Da minha infância, não me recordo de alguma vez me questionar sobre os valores materiais, espirituais ou de outros valores que fazem parte da formação de uma criança e por conseguinte do ser humano.
Não me recordo de, questionar Deus.
Não me recordo de, questionar Deus.
Não me recordo de, questionar Morte.
Tudo se me apresentava natural e único no meu universo de menina. E o tudo era de toda a gente.
Acreditava em fadas e em bruxas e até pensava que iria ser criança a vida toda.
Da morte não me falavam.
As pessoas morriam, eu sabia! Mas, a morte era coisa que só acontecia aos velhos.
E velhos eram aquelas pessoas enrugadas e de cabelo branco, curvadas na sua bengala também velha e de madeira antiga.
Acreditava tanto nisso, que, até mesmo a morte do meu irmão bebé não se me ocorreu como uma morte. A morte não era para seres pequeninos com poucos meses de vida.
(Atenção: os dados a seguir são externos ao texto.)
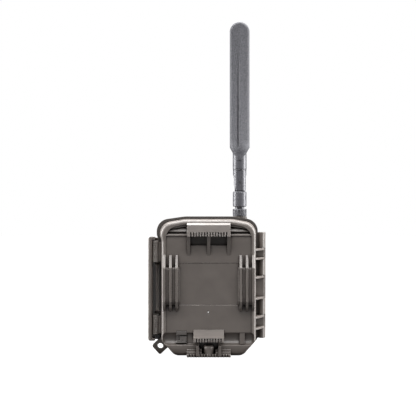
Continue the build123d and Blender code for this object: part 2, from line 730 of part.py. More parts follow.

Deus levo-o simplesmente, como um anjo, e eu até acreditava em anjos e num céu povoado por seres transparentes com asas como as nuvens.
Foi um dia estranho. O dia, foi de visitas muitas visitas como se fosse uma festa em que os sorrisos tinham sido roubados das bocas das pessoas. Havia um fotógrafo, mas o único que sorria para mim era o meu irmão bebé que permanecia imóvel numa espécie de altar feito em cima de uma mesa na sala dos meus avós.
Embora estranho, tudo foi aceite.
E depois, esqueci...
Não me recordo de se falar mais desta morte.
Um dia, ainda criança e quase adolescente fui encontrar os vivos e os mortos todos juntos num álbum enterrado no fundo de uma gaveta e, nesse mundo de mortos e de vivos que teimamos em guardar para se acaso um dia se nos varrerem da memória, lá estava ele, o meu irmão bebé a sorrir para mim.